11. Remember Key Formulas and Indices
• Cp = (USL - LSL) / 6σ — measures potential process capability
• Cpk = minimum of [(USL - mean) / 3σ, (mean - LSL) / 3σ] — measures actual capability
• A Cp or Cpk of 1.0 means the process barely meets specification; 1.33 or higher is generally considered capable; 2.0 is Six Sigma level
12. Practice Scenario-Based Questions
Many CPIM questions present real-world scenarios requiring you to apply quality concepts. Practice identifying the quality concept being tested within the context of the scenario. Ask yourself: What is the root issue? What quality principle applies? What tool or approach would address this?

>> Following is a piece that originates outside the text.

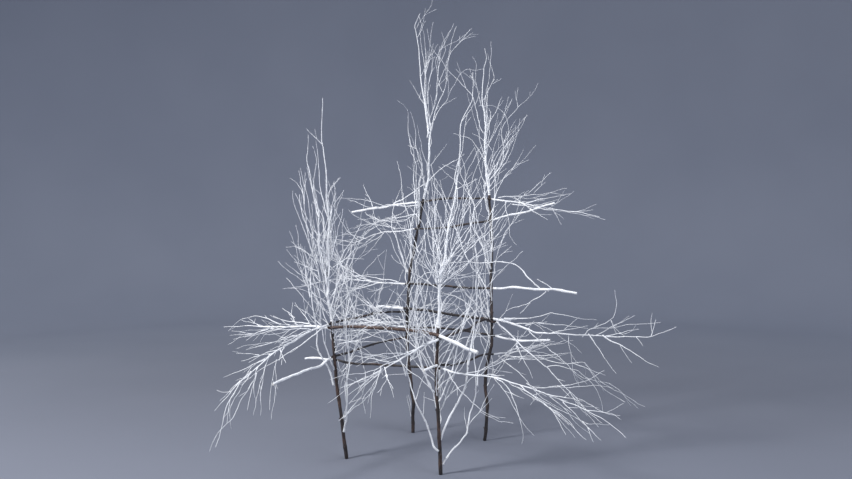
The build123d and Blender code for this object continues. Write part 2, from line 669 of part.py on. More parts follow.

13. Understand the Role of Management in Quality
Both Deming and Juran emphasized that quality is a management responsibility. Exam questions may test this by presenting scenarios where quality problems exist and asking about the root cause. The correct answer often points to management commitment, system design, or organizational culture rather than worker error.
14. Know ISO 9001 Principles
While you do not need to know the entire ISO standard, understanding its core principles (customer focus, leadership, engagement of people, process approach, improvement, evidence-based decision making, relationship management) is important for the exam.
Summary
Quality Management Fundamentals is a critical topic within the CPIM certification. It encompasses quality planning, quality control, quality assurance, and quality improvement. Success on the exam requires understanding key concepts like TQM, Cost of Quality, SPC, the seven basic quality tools, and the contributions of quality gurus. Remember that the overarching philosophy emphasizes prevention over detection, management responsibility, data-driven decision making, and continuous improvement. By mastering these fundamentals and applying the exam tips outlined above, you will be well-prepared to answer quality management questions confidently and accurately on the CPIM exam.